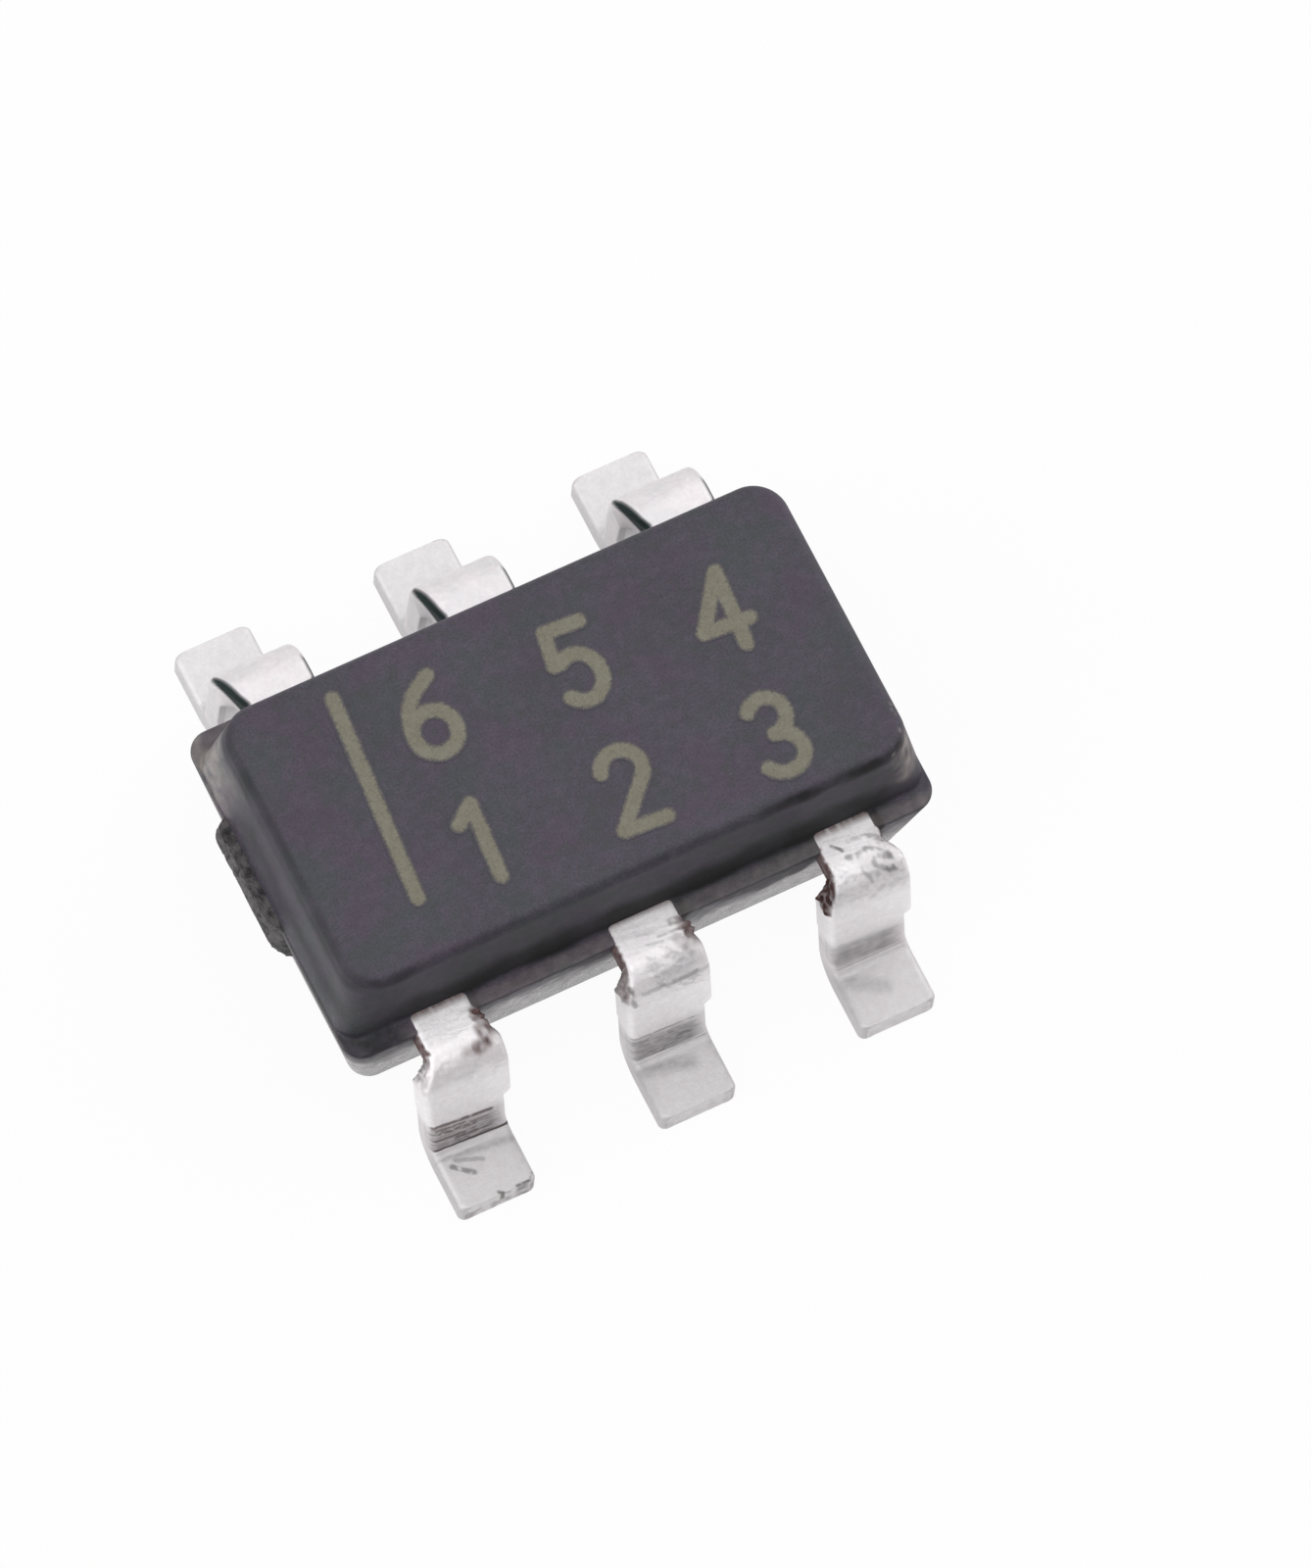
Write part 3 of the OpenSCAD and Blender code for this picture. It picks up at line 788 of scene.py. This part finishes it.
def lead_relief(number, x, s, bend):
    """How far the upper face stands in or out, from rolling, bending and the forming tool."""
    knee = window(s, bend.knee - 0.02, bend.knee + 0.05, bend.shank_start, bend.shank_start + 0.06)
    wrinkle = smooth_noise(x * 26 + s * 14, s * 62 - x * 9, number * 3.7)
    wrinkle += 0.7 * smooth_noise(x * 48, s * 110, number * 1.3)
    past_heel = s - bend.heel_start
    tool = window(past_heel, -0.18, -0.15, 0, 0.02)
    grooves = smooth_noise(x * 2.5, s * 150, number * 5.1)
    crease = hump(past_heel, 0.06, 0.006)
    swell = smooth_noise(x * 3.5, s * 4.5, number * 9.1)
    return 0.0022 * knee * wrinkle + 0.0018 * tool * grooves - 0.002 * crease + 0.0012 * swell


# Strokes of the front leads: start and end on the sheet and half width in thousandths of a
# millimetre, then darkness and copper in hundredths
STROKES = {
    1: ((-160, 1266, 105, 1308, 19, 45, 62), (-160, 1480, 190, 1523, 17, 85, 35),
        (-148, 1300, -20, 1322, 13, 26, 60), (-135, 1334, 30, 1360, 16, 30, 66),
        (10, 1338, 90, 1354, 14, 20, 55), (-155, 1382, -20, 1402, 16, 36, 60),
        (-60, 1418, 100, 1446, 16, 40, 55), (-150, 1438, -80, 1448, 10, 20, 30),
        (-156, 1586, 160, 1634, 30, 30, 0), (-125, 1640, -50, 1702, 17, 55, 0),
        (-100, 1618, 10, 1662, 15, 34, 0), (6, 1825, 18, 1836, 12, 60, 30),
        (85, 1834, 145, 1833, 7, 60, 30), (145, 1830, 175, 1800, 5, 35, 20),
        (40, 918, 90, 922, 30, 0, 40), (90, 922, 150, 912, 34, 0, 95),
        (128, 872, 134, 915, 26, 0, 85)),
    2: ((-170, 1282, 130, 1304, 9, 50, 0), (-160, 1480, 160, 1522, 10, 35, 0),
        (-108, 978, 36, 982, 10, 32, 0), (36, 982, 150, 982, 12, 50, 0),
        (118, 872, 150, 915, 34, 20, 30), (60, 900, 125, 925, 28, 12, 10),
        (-54, 908, 10, 904, 26, 10, 0), (20, 955, 110, 950, 26, 12, 0),
        (-30, 795, 40, 806, 10, 14, 0), (50, 835, 132, 838, 9, 26, 10),
        (-150, 948, -147, 962, 13, 55, 0), (-156, 992, -148, 1008, 16, 45, 0),
        (-10, 850, 60, 862, 8, 18, 0), (0, 940, 90, 946, 12, 16, 0),
        (-140, 1600, 50, 1650, 60, 32, 0)),
    3: ((-56, 788, -22, 822, 12, 66, 30), (18, 792, 102, 804, 16, 28, 0),
        (102, 804, 144, 832, 18, 40, 10), (144, 836, 146, 868, 14, 50, 55),
        (-18, 860, 20, 863, 17, 50, 0), (20, 863, 66, 855, 15, 34, 0),
        (66, 855, 132, 885, 17, 46, 10), (96, 886, 152, 900, 18, 56, 0),
        (152, 900, 156, 935, 19, 66, 0), (156, 935, 118, 934, 19, 64, 0),
        (118, 934, 75, 903, 17, 52, 0), (75, 903, 96, 886, 15, 44, 0),
        (24, 906, 42, 942, 18, 42, 0), (42, 942, 78, 934, 17, 42, 0),
        (18, 1000, 66, 980, 12, 22, 0), (66, 980, 162, 984, 12, 20, 0),
        (105, 908, 125, 918, 55, 22, 0), (20, 865, 60, 930, 40, 14, 0),
        (-130, 1620, 0, 1700, 60, 26, 0)),
}
SCRATCHES = {number: [[part / 1000 for part in line[:5]] + [line[5] / 100, line[6] / 100]
                      for line in lines] for number, lines in STROKES.items()}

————

*PROBLEM:* Write out every line of the listing that holds the word "part".

*CORRECT OUTPUT:*
Write part 3 of the OpenSCAD and Blender code for this picture. It picks up at line 788 of scene.py. This part finishes it.
SCRATCHES = {number: [[part / 1000 for part in line[:5]] + [line[5] / 100, line[6] / 100]